►
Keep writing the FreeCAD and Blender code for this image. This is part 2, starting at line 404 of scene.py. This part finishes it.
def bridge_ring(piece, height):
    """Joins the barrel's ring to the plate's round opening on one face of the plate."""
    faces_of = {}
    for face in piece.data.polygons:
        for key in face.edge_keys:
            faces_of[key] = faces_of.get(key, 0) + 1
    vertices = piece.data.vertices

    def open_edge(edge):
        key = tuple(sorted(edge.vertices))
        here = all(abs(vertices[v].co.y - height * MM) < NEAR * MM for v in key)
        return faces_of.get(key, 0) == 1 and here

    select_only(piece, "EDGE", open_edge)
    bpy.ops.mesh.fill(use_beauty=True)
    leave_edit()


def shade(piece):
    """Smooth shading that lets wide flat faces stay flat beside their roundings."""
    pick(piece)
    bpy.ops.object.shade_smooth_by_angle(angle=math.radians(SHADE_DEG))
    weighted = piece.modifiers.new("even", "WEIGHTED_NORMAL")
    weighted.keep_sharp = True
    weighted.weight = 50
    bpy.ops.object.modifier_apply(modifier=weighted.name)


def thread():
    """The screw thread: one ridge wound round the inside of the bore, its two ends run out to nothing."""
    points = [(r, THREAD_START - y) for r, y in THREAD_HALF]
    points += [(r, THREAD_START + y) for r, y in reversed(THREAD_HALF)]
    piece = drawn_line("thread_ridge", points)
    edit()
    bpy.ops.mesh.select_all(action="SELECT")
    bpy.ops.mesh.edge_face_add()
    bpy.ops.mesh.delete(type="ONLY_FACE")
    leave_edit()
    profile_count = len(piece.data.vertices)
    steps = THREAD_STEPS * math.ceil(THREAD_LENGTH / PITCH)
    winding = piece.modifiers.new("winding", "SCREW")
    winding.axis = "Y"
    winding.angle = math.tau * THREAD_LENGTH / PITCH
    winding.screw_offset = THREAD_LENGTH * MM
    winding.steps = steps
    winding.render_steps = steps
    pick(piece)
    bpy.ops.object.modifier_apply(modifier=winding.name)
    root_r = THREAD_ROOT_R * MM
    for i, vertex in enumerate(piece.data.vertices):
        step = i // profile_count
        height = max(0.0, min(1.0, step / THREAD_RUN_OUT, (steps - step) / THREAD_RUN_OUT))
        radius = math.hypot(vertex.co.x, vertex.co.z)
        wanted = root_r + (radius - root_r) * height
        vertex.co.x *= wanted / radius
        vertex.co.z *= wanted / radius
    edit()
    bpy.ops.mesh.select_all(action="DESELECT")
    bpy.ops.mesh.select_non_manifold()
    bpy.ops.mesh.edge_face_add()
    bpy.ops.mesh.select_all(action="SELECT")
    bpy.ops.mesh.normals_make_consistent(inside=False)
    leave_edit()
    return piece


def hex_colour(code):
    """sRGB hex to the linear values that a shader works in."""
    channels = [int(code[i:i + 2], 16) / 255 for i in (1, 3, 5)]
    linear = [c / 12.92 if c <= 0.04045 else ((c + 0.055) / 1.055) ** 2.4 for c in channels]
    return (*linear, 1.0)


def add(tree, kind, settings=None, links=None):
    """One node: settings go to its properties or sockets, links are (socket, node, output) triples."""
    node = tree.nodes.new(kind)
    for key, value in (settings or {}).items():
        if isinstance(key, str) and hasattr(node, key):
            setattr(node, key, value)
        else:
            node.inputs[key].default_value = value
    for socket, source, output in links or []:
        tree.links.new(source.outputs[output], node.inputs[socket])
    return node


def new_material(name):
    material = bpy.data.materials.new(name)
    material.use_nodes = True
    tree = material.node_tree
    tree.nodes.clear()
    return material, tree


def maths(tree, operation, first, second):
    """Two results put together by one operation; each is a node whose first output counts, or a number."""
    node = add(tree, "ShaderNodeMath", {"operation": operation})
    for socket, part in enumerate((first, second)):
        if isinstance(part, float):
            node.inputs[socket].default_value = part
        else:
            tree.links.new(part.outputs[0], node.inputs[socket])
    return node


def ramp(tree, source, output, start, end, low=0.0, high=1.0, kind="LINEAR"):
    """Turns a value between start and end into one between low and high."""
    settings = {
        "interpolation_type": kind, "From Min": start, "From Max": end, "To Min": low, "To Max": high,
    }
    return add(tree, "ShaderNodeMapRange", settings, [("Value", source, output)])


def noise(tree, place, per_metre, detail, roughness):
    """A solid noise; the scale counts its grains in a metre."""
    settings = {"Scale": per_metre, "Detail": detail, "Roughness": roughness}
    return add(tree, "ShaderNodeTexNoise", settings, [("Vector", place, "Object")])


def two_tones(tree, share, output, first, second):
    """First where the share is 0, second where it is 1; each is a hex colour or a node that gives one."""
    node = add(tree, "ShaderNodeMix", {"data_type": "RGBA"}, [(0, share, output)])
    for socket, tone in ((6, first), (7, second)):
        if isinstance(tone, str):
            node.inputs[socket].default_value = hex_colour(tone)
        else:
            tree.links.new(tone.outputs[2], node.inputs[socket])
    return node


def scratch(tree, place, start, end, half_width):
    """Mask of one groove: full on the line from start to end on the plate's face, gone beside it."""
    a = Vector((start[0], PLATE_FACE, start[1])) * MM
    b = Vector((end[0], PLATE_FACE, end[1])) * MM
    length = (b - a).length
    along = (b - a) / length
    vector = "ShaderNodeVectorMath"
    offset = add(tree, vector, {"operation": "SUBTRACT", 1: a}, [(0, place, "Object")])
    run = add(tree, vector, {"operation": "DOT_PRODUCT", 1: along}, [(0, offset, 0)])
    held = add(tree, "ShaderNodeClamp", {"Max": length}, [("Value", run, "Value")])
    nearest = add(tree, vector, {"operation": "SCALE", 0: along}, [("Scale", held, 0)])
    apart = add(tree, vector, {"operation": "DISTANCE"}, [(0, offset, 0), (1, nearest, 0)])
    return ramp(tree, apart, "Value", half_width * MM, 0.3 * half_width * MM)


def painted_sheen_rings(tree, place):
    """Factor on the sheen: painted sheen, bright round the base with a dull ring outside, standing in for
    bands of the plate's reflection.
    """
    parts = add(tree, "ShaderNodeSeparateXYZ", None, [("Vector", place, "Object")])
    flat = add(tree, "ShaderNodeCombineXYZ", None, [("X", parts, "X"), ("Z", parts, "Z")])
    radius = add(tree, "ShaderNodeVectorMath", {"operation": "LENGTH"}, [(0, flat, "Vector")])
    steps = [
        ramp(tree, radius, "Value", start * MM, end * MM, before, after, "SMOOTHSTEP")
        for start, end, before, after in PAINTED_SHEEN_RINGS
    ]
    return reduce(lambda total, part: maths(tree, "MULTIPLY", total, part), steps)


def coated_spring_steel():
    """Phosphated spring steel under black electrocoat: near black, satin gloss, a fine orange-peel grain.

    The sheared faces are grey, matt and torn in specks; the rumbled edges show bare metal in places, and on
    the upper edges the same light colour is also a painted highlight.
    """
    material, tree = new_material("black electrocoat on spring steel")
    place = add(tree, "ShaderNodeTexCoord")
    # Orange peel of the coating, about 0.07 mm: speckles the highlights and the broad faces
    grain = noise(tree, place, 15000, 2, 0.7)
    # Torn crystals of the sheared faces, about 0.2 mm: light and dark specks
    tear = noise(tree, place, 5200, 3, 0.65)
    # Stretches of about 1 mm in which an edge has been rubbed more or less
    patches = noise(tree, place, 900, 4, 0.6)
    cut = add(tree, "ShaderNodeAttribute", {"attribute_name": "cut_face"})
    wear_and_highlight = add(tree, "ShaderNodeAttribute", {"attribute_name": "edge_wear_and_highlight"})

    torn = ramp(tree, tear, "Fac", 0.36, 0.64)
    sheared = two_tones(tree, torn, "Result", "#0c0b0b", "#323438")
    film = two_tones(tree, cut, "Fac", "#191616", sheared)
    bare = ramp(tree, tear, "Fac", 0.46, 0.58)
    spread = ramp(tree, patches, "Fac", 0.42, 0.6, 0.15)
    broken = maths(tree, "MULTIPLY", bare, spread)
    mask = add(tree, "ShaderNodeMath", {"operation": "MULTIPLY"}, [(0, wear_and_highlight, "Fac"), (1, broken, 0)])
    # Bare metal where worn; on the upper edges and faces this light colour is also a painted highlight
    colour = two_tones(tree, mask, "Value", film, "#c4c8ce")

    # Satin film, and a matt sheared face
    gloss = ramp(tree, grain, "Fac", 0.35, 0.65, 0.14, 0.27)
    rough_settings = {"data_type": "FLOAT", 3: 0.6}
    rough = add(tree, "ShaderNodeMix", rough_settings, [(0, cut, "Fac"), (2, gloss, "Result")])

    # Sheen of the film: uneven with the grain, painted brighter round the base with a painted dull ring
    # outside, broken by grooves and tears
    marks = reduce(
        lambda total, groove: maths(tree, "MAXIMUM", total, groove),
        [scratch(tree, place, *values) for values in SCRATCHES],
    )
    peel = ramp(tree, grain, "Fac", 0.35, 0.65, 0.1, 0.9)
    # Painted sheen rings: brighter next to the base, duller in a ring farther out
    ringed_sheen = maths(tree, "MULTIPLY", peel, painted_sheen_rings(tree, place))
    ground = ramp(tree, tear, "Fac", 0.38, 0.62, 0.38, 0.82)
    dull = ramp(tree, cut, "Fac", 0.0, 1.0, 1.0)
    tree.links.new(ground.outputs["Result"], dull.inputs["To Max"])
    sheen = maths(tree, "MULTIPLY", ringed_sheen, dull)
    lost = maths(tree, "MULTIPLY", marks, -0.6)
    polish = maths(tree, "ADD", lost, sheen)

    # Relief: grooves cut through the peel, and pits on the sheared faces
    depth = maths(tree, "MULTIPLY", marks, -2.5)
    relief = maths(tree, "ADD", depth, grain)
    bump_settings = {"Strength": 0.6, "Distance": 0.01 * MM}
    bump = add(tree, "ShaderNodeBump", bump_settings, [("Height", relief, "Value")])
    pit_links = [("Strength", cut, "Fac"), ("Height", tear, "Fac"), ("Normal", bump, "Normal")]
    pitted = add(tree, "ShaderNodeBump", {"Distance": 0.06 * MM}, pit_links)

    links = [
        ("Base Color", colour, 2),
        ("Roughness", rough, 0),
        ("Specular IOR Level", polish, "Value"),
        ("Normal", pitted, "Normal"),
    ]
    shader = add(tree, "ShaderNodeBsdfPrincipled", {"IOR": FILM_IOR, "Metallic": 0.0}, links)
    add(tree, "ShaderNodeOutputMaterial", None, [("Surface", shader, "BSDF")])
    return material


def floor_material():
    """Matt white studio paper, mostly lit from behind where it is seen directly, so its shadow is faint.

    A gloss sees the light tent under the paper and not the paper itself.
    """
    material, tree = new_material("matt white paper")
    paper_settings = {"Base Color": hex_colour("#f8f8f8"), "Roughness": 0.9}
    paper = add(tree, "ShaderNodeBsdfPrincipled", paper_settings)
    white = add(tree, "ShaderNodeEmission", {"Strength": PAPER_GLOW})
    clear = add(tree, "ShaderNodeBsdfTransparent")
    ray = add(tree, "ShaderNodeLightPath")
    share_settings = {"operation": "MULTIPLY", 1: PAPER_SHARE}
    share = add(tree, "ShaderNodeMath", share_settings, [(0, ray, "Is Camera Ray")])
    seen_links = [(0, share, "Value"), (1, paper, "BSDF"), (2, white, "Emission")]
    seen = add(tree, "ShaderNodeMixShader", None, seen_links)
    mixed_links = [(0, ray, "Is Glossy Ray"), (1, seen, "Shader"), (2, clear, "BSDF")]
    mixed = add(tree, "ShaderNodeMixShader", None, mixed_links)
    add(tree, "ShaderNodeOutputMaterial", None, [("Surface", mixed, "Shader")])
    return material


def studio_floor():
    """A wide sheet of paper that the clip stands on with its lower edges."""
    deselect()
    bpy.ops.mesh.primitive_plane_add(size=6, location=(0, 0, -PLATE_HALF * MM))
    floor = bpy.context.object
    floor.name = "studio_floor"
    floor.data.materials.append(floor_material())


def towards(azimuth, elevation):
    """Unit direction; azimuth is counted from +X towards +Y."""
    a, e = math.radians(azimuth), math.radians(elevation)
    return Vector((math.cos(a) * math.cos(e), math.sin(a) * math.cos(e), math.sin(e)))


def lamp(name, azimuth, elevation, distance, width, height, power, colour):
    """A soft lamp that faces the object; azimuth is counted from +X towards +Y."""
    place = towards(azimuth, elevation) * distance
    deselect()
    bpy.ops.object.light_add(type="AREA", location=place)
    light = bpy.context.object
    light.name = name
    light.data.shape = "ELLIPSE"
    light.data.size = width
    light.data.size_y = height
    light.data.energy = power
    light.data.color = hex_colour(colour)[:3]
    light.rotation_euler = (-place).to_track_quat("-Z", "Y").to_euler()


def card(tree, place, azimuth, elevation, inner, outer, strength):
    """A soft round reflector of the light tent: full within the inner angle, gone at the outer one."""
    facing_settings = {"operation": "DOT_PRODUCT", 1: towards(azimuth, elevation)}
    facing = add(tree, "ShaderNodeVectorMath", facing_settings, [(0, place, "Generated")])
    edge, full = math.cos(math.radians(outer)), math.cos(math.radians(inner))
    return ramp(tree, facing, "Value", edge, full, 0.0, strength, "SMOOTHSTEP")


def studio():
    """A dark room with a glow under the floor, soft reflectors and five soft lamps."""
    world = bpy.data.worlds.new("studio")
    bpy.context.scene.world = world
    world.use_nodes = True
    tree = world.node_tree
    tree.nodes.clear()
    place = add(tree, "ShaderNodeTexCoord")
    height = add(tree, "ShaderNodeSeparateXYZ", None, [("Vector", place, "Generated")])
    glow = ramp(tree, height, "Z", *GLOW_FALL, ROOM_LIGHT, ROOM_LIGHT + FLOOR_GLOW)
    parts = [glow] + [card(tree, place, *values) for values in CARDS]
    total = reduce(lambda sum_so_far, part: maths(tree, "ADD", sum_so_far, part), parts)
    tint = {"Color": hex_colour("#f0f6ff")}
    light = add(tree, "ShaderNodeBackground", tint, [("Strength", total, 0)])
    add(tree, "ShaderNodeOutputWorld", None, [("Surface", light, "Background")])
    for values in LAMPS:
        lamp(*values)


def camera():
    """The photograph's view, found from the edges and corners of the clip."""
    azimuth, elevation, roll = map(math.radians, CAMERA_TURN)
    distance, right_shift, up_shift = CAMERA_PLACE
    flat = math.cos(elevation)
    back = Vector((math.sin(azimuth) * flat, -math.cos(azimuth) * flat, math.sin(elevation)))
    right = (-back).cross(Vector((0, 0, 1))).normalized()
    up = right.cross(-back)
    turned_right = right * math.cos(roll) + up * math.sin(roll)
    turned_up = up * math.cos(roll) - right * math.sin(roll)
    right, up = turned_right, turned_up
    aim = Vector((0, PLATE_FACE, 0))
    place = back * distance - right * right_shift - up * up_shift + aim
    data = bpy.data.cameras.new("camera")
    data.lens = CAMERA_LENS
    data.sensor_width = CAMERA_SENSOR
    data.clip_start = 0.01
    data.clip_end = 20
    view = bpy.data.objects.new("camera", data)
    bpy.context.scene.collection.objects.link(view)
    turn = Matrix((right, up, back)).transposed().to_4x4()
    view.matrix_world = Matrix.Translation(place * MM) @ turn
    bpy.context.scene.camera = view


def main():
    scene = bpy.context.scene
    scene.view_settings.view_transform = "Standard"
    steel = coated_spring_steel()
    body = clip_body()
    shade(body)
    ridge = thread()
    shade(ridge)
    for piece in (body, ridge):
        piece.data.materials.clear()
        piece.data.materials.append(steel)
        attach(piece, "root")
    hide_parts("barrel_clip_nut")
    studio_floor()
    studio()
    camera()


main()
◄
:: WHAT NEEDS TO BE DONE ::
Beginning at the first line above, repeat exactly until the line containing "vertices = piece.data.vertices", which is included.

:: WRITTEN SOLUTION ::
Keep writing the FreeCAD and Blender code for this image. This is part 2, starting at line 404 of scene.py. This part finishes it.
def bridge_ring(piece, height):
    """Joins the barrel's ring to the plate's round opening on one face of the plate."""
    faces_of = {}
    for face in piece.data.polygons:
        for key in face.edge_keys:
            faces_of[key] = faces_of.get(key, 0) + 1
    vertices = piece.data.vertices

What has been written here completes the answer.